Repeat exactly the lines from the one containing "Reconstruct the object" through the last line of the records below, both included, and nothing else.

START Provided records

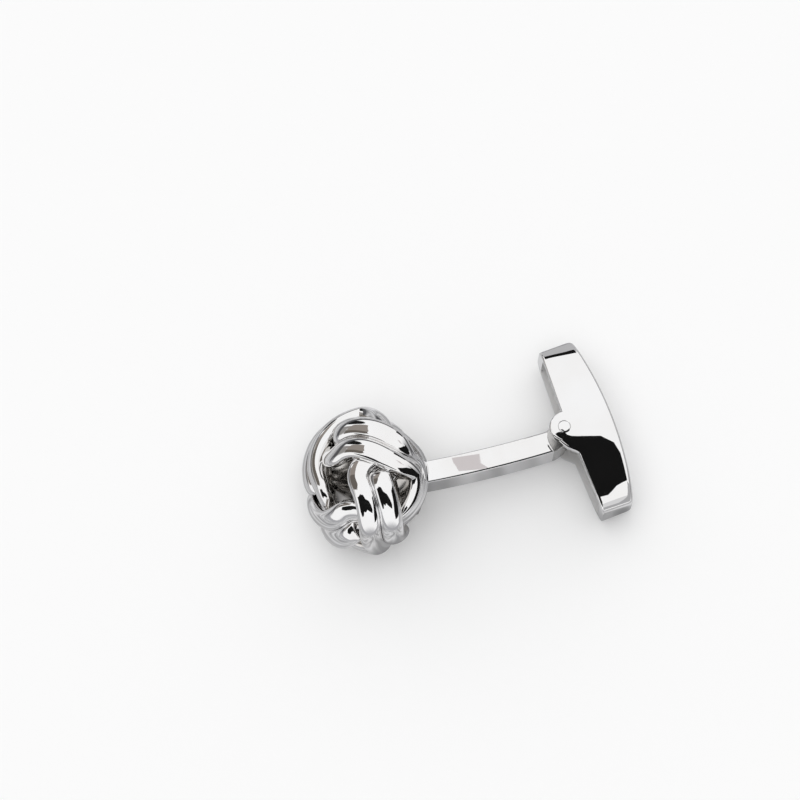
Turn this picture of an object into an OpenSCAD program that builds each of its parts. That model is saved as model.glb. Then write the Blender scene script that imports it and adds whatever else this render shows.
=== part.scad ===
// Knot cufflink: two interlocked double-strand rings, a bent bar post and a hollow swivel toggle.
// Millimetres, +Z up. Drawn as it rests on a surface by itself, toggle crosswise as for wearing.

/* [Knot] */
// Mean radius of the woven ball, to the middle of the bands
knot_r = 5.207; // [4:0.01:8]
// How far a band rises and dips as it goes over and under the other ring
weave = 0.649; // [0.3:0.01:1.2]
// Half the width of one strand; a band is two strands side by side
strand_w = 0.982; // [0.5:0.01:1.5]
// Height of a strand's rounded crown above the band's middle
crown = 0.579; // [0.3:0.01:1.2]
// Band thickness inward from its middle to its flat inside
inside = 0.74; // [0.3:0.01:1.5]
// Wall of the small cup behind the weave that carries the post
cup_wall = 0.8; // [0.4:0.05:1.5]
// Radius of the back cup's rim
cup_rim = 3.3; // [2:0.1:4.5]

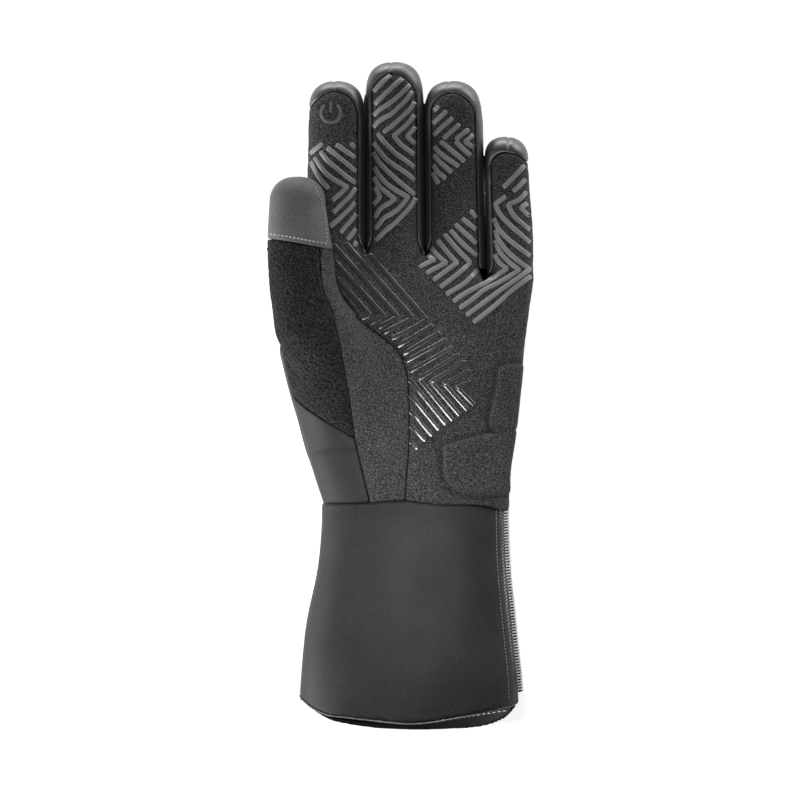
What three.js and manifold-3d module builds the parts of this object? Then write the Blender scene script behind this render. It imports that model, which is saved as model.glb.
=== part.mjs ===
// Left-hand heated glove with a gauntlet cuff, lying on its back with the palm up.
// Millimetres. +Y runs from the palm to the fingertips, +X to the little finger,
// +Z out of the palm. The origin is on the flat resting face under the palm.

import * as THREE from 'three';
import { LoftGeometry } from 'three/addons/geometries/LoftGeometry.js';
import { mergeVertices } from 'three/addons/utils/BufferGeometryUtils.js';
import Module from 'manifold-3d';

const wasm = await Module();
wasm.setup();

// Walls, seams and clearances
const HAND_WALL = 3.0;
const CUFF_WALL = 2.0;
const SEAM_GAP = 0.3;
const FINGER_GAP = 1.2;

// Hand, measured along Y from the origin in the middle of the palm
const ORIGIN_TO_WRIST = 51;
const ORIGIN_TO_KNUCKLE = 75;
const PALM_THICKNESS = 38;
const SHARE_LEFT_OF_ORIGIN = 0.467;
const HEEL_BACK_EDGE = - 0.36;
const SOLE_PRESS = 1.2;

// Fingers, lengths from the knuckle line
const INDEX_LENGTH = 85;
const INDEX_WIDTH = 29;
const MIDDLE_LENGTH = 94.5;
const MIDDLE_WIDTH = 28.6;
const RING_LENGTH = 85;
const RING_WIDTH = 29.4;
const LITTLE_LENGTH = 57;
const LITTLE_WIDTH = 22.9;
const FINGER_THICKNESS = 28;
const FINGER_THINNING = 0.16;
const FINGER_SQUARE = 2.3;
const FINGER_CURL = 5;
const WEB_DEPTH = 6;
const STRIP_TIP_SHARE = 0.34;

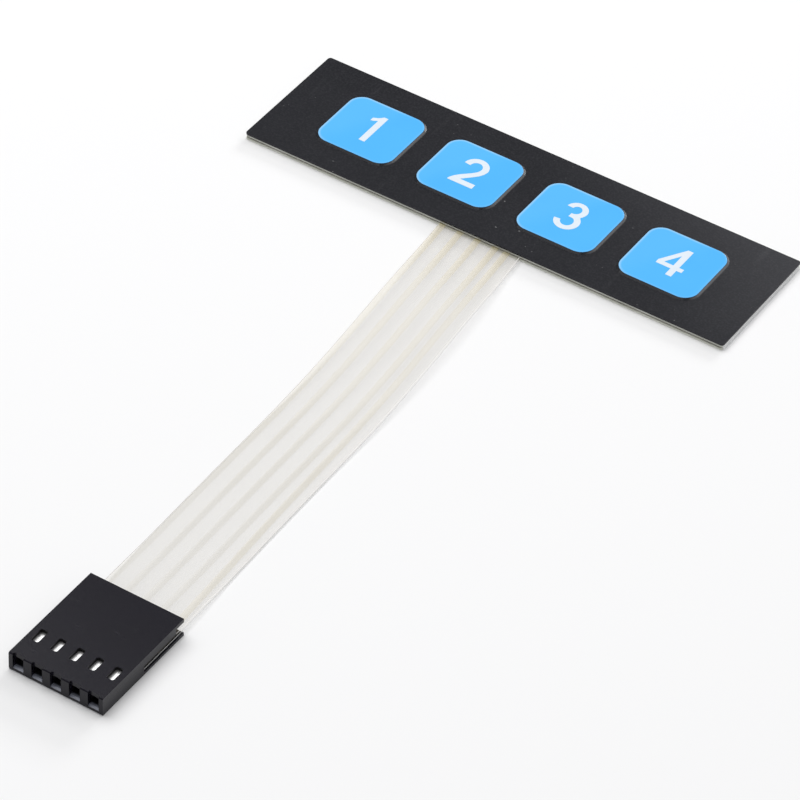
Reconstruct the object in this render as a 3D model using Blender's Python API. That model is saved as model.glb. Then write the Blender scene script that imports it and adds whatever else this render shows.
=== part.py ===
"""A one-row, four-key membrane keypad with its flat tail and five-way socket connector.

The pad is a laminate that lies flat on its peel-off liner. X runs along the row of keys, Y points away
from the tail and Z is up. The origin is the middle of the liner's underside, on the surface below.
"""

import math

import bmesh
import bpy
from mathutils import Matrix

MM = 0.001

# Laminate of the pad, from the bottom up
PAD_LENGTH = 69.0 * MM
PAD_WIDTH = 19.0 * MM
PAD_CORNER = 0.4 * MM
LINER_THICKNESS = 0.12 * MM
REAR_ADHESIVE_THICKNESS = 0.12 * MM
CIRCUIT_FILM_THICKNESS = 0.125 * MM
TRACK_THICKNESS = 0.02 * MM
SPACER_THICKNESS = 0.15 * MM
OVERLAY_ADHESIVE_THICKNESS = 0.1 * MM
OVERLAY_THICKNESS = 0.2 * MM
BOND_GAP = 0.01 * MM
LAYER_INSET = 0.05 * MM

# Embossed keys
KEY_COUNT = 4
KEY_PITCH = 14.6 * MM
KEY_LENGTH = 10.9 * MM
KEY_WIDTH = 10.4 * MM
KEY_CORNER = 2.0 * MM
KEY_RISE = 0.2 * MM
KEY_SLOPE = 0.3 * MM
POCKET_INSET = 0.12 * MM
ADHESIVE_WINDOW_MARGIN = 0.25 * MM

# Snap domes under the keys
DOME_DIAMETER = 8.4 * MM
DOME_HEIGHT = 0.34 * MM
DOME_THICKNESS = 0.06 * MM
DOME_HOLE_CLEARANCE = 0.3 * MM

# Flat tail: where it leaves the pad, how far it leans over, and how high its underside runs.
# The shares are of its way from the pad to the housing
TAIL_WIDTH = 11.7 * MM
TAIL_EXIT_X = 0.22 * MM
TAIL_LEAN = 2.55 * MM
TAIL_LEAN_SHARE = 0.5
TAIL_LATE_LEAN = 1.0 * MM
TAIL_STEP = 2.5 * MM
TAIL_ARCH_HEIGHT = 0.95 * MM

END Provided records

## Completed exercise
Reconstruct the object in this render as a 3D model using Blender's Python API. That model is saved as model.glb. Then write the Blender scene script that imports it and adds whatever else this render shows.
=== part.py ===
"""A one-row, four-key membrane keypad with its flat tail and five-way socket connector.

The pad is a laminate that lies flat on its peel-off liner. X runs along the row of keys, Y points away
from the tail and Z is up. The origin is the middle of the liner's underside, on the surface below.
"""

import math

import bmesh
import bpy
from mathutils import Matrix

MM = 0.001

# Laminate of the pad, from the bottom up
PAD_LENGTH = 69.0 * MM
PAD_WIDTH = 19.0 * MM
PAD_CORNER = 0.4 * MM
LINER_THICKNESS = 0.12 * MM
REAR_ADHESIVE_THICKNESS = 0.12 * MM
CIRCUIT_FILM_THICKNESS = 0.125 * MM
TRACK_THICKNESS = 0.02 * MM
SPACER_THICKNESS = 0.15 * MM
OVERLAY_ADHESIVE_THICKNESS = 0.1 * MM
OVERLAY_THICKNESS = 0.2 * MM
BOND_GAP = 0.01 * MM
LAYER_INSET = 0.05 * MM

# Embossed keys
KEY_COUNT = 4
KEY_PITCH = 14.6 * MM
KEY_LENGTH = 10.9 * MM
KEY_WIDTH = 10.4 * MM
KEY_CORNER = 2.0 * MM
KEY_RISE = 0.2 * MM
KEY_SLOPE = 0.3 * MM
POCKET_INSET = 0.12 * MM
ADHESIVE_WINDOW_MARGIN = 0.25 * MM

# Snap domes under the keys
DOME_DIAMETER = 8.4 * MM
DOME_HEIGHT = 0.34 * MM
DOME_THICKNESS = 0.06 * MM
DOME_HOLE_CLEARANCE = 0.3 * MM

# Flat tail: where it leaves the pad, how far it leans over, and how high its underside runs.
# The shares are of its way from the pad to the housing
TAIL_WIDTH = 11.7 * MM
TAIL_EXIT_X = 0.22 * MM
TAIL_LEAN = 2.55 * MM
TAIL_LEAN_SHARE = 0.5
TAIL_LATE_LEAN = 1.0 * MM
TAIL_STEP = 2.5 * MM
TAIL_ARCH_HEIGHT = 0.95 * MM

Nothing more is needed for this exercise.